パーソナライズド広告に対応した代表的なプラットフォーム
現在では広告プラットフォームの多くがパーソナライズド広告を導入しており、出稿者はターゲットを適切に設定することで、自動的に自社に親和性の高いユーザーに対して情報を届けることができます。
そのため多くの企業にとって、パーソナライズド広告はWebマーケティングにおける中心的な広告戦略となりうるでしょう。一方で、出稿先のプラットフォームによって「どのような場面でどのように表示されるか」は異なるため、ターゲットや自社の特性に応じて選択することが大切です。
Googleディスプレイ広告
Google広告においては、ユーザーの属性や行動履歴などのデータをもとに、より関連性の高い広告を表示する機能が搭載されています。アカウントを作成することでさまざまな広告形式の運用が可能ですが、パーソナライズされた広告の典型としては、Googleと提携しているWebサイトの広告枠に配信される「ディスプレイ広告」が挙げられるでしょう。
属性や地域にもとづくターゲティングはもちろん、特定のテーマのWebサイトのみを配信先として指定したり、自社サイトを訪れたことのあるユーザーやそれに類似するユーザーに対して広告を表示したりと、さまざまな観点からアプローチ方法を選択可能です。
なお、ディスプレイ広告の概要や、出稿時のポイントについては以下の記事にて詳述しております。あわせてご参照ください。
YouTube広告
YouTube広告はGoogle広告の一種として位置づけられ、Google広告のアカウントから「動画キャンペーン」を作成することで出稿可能です。
YouTubeをはじめとする動画プラットフォームにおいては、ユーザーの趣味や関心が視聴行動に表れやすい傾向にあります。自社に関連するジャンルの動画を見ているユーザーに対して広告を打ち出すことにより、確度の高いターゲットへと効率的にリーチをかけられると考えられるでしょう。
さらに、複数の動画コンテンツを用意し、ターゲットごとに異なるコンテンツを表示することも有効な手段です。
Instagram広告/Facebook広告
InstagramやFacebookにおいては、ユーザーの閲覧コンテンツや「いいね」などの行動履歴をもとに、表示される広告がパーソナライズされています。
Instagram広告はとくに、ファッションやインテリアをはじめ、「ビジュアル要素の強い商品」との親和性が高いプラットフォームとして位置づけられるでしょう。通常のフィード形式やストーリーズ形式、短尺動画のリール形式など、ユーザーにとって馴染み深い形式で配信可能なため、クリエイティブをターゲットに応じてカスタマイズしやすい点も特徴です。

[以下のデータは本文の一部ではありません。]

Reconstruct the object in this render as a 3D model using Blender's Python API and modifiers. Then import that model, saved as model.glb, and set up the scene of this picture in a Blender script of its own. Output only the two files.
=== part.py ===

InstagramやFacebookのほかにも、SNSのなかにはパーソナライズされたアプローチに適したプラットフォームが少なくありません。主要なSNSにおける広告形式や特徴については、以下の記事でも詳しく解説しておりますので、こちらもあわせてご参照ください。
Amazonスポンサー広告
Amazonにおいては、広告出稿の有無にかかわらず関連商品をレコメンドするパーソナライズ機能があります。これに加えて、Amazonの「スポンサー広告」に出稿することにより、検索結果の枠や関連商品の枠などに自社商品の情報を優先的に表示することが可能です。
Amazonをはじめ、ユーザーがECサイトを訪れるのは、「特定カテゴリの商品を購入することを決めている状態」であるケースが多いといえます。検討段階の進んでいる消費者に対して、関連情報として自社の商品を表示することにより、コンバージョン率の向上が期待できるでしょう。
このように、パーソナライズド広告を出稿できるプラットフォームのなかにもさまざまな種類があり、「どんなユーザーに、どのような使われ方をしているか」という点で大きく異なっています。
広告出稿を検討する際には、まずは自社の目的を明確化したうえで、ターゲットの趣向や行動傾向に応じたプラットフォームを選ぶことが大切です。